Pour un premier roman, reconnaissons que le style y est. Lara Parker puise certainement dans sa longue expérience du personnage d'Angélique pour mettre des mots sur sa psychologie et son histoire, chose pour laquelle elle n'emprunte jamais le chemin de la facilité. Loin, en effet, de simplement raconter une créature belle et froide animée par la vengeance, elle creuse en profondeur sa psyché en tentant de l'éclairer par les événements traumatiques qui l'on progressivement façonnée. Pour cela, elle imagine une enfance en Martinique, terre du Vaudou. L'intrigue s'enrichit dès lors d'une dimension exotique nourrie de nombreuses recherches qui donnent une réelle épaisseur à l'histoire, sans jamais tomber dans l'écueil du prétexte. Petit à petit, d'un événement à un autre, l'autrice parvient à nous amener jusqu'au personnage connu des téléspectateurs : fillette abandonnée, instrumentalisée, violentée puis femme bafouée, c'est dans une lutte contre les autres puis contre elle-même qu'elle se trouve prise au piège de la sorcellerie. Sans pour autant chercher à renverser les rôles des bons et des méchants, Lara Parker offre une vision très féministe de son personnage.

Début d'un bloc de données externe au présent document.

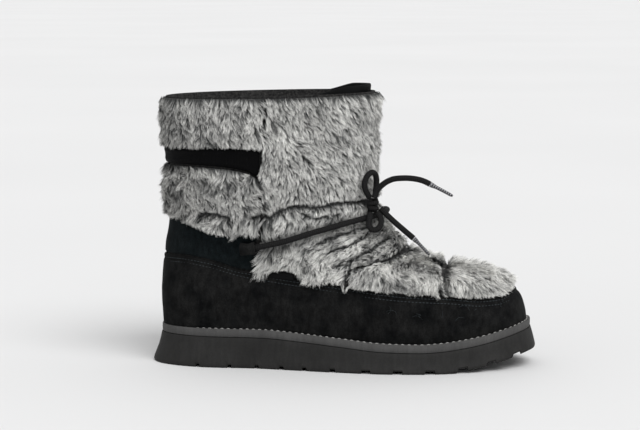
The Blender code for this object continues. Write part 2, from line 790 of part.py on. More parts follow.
LOWER_END = (
    (0.185, 0.027, -0.075),
    (0.425, 0.034, -0.315),
    (0.712, 0.048, -0.568),
    (1.000, 0.068, -0.812),
)
LOWER_TIP = (
    (1.014, 0.068, -0.826),
    (1.209, 0.089, -1.024),
    (1.390, 0.110, -1.223),
)
TIP_SHARES = (0.905, 0.643, 0.571, 0.476)
KNOT_SHARES = (0.35, 0.74, 0.93, 1.00, 0.85, 1.00, 0.93, 0.74, 0.35)


def make_lace():
    tube("lace_wrap", lace_path(), LACE / 2, CORD)
    knot = knot_centre()
    places = knot + np.outer(np.linspace(-1, 1, 9), (0.4, -0.8, KNOT_HALF))
    tube("lace_knot", places, np.array(KNOT_SHARES) * KNOT_ROUND, CORD, 8)
    for name, way, reach, count in (
        ("lace_loop_up", UP_LOOP, LOOP_UP, 20),
        ("lace_loop_down", DOWN_LOOP, LOOP_DOWN, 17),
        ("lace_end_upper", UPPER_END, UPPER_REACH, 13),
        ("lace_end_lower", LOWER_END, LOWER_REACH, 9),
    ):
        tube(name, swept(knot + np.array(way) * reach, count), LACE / 2, CORD)
    for name, way, reach in (
        ("aglet_upper", UPPER_TIP, UPPER_REACH),
        ("aglet_lower", LOWER_TIP, LOWER_REACH),
    ):
        line = swept(knot + np.array(way) * reach, 4)
        tube(name, line, np.array(TIP_SHARES) * LACE / 2, TIP_METAL, 8, 0.3, 0.9)


def seat_in_frame():
    """Centre the boot on the origin, by the box of everything but the loose lace."""
    loose = ("lace_knot", "lace_loop", "lace_end", "aglet")
    solid = [o for o in bpy.data.objects if not o.name.startswith(loose)]
    places = np.array([v.co for o in solid for v in o.data.vertices])
    low, high = places.min(0), places.max(0)
    move = np.array(((low[0] + high[0]) / 2, (low[1] + high[1]) / 2, low[2]))
    for o in bpy.data.objects:
        for v in o.data.vertices:
            v.co = np.array(v.co) - move
        o.data.update()


for old in list(bpy.data.objects):
    bpy.data.objects.remove(old)
make_outsole()
make_welt()
make_insole()
make_upper()
make_mudguard()
make_heel_counter()
make_toe_fur()
make_vamp_fur()
make_instep_fur()
make_shaft_fur()
make_cuff_fur()
make_collar_fur()
make_elastic()
make_tongue()
make_label()
make_tab("lace_tab_outer", OUTER)
make_tab("lace_tab_inner", INNER)
make_lace()
seat_in_frame()
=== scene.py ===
"""Looks of the fur mukluk boot, right foot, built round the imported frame.

Lengths are in millimetres in the part's own frame, and metres() turns them into the row's metres.
"""

import bpy
import numpy as np
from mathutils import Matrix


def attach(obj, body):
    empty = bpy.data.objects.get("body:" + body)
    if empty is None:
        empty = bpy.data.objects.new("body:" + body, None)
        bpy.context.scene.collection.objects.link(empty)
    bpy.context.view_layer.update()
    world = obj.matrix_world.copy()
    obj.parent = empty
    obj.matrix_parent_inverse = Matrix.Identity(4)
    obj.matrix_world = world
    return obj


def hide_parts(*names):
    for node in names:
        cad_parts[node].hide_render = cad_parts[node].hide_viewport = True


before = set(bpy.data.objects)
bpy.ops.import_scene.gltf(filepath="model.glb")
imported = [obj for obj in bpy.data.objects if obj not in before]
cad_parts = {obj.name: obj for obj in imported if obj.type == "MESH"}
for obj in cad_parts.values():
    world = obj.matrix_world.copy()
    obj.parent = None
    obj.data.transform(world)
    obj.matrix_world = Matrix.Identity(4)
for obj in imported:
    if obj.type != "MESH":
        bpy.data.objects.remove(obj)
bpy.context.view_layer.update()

OUTER, MIDDLE, INNER = -1, 0, 1

# Main sizes
SOLE_LENGTH = 281.0
BALL_HALF = 45.5
SHAFT_TALL = 199.0
HEEL_TALL = 27.8
TOE_SPRING = 12.6
HALF_SOLE = SOLE_LENGTH / 2
COLLAR_DROP = 4.0

WALL = 2.4
GAP = 0.35
SUEDE_THICK = 1.4
MUDGUARD_SEAT, COUNTER_SEAT = 0.9, 0.5


def in_sizes(columns, rows, sizes):
    """A table's columns by name, each times the size that it is a share of."""
    return dict(zip(columns.split(), (np.array(rows, float) * sizes).T))


# Foot and shaft form, outside of the shell, by height
SHELL_ROWS = (
    (0.101, -0.929, 0.922, 0.945, 0.128, 2.50, 2.7),
    (0.171, -0.936, 0.934, 1.000, 0.128, 2.50, 2.7),
    (0.231, -0.942, 0.920, 1.022, 0.114, 2.40, 2.7),
    (0.271, -0.942, 0.886, 1.011, 0.093, 2.25, 2.7),
    (0.302, -0.940, 0.833, 0.989, 0.057, 2.10, 2.6),
    (0.327, -0.937, 0.751, 0.967, 0.014, 1.95, 2.6),
    (0.347, -0.934, 0.626, 0.945, -0.036, 1.85, 2.5),
    (0.362, -0.932, 0.520, 0.930, -0.071, 1.80, 2.5),
    (0.392, -0.927, 0.406, 0.912, -0.128, 1.80, 2.5),
    (0.442, -0.918, 0.292, 0.901, -0.214, 1.90, 2.4),
    (0.503, -0.906, 0.210, 0.901, -0.299, 2.00, 2.3),
    (0.578, -0.899, 0.167, 0.912, -0.363, 2.10, 2.2),
    (0.678, -0.905, 0.146, 0.945, -0.384, 2.15, 2.2),
    (0.804, -0.922, 0.146, 0.989, -0.388, 2.15, 2.2),
    (1.055, -0.932, 0.171, 1.033, -0.384, 2.15, 2.2),
)
SHELL = in_sizes(
    "height back front half_width widest_at nose_power heel_power",
    SHELL_ROWS,
    (SHAFT_TALL, HALF_SOLE, HALF_SOLE, BALL_HALF, HALF_SOLE, 1, 1),
)

# Left and right curve of the foot, fading out up the ankle
PLAN_ROWS = (
    (-0.940, 0.000, 1.00, 1.00), (-0.712, 0.000, 0.93, 0.93), (-0.427, 0.000, 0.79, 0.77),
    (-0.214, 0.011, 0.86, 0.76), (0.000, 0.011, 0.95, 0.83), (0.249, 0.000, 1.01, 0.95),
    (0.427, 0.011, 1.01, 1.03), (0.641, 0.066, 0.98, 1.04), (0.940, 0.154, 0.95, 1.00),
)
PLAN = in_sizes("along shift outer_share inner_share", PLAN_ROWS, (HALF_SOLE, BALL_HALF, 1, 1))
PLAN_FULL_BELOW, PLAN_GONE_ABOVE = 0.302 * SHAFT_TALL, 0.563 * SHAFT_TALL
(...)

    Si cet aspect est particulièrement intéressant et si l'évolution psychologique d'Angélique tient le lecteur jusqu'au terme du livre, la lecture est parfois complexifiée par une construction très inégale et maladroite de l'intrigue. C'est d'ailleurs là qu'on perçoit que Lara Parker, si elle s'en tire plutôt bien en ce qui touche au style, reste une novice dans l'écriture de fiction. La temporalité et le rythme son assez mal maîtrisés, les plongées dans le journal d'Angélique alternent entre seconde et première personne sans raison, et les ellipses, nombreuses, ne sont pas du tout employées à bon escient. Si cela ne suffit pas à gâcher la lecture, ces accrocs empêchent une fluidité qui aurait été bienvenue.

En bref : Entre préquel et novélisation, ce roman sur l'univers de "Dark Shadows" propose de redécouvrir l'une des familles les plus horrifiques du petit écran américain par le personnage iconique d'Angélique Bouchard. Lara Parker, sa célèbre interprète à l'écran, s'improvise autrice et imagine le passé de cette antagoniste cultissime ; l'interprétation féministe, bien pensée, et le contexte historique, extrêmement bien documenté, servent une écriture plutôt réussie. On regrette cependant quelque peu une construction inégale et un rythme maladroit qui limitent le plaisir de la lecture.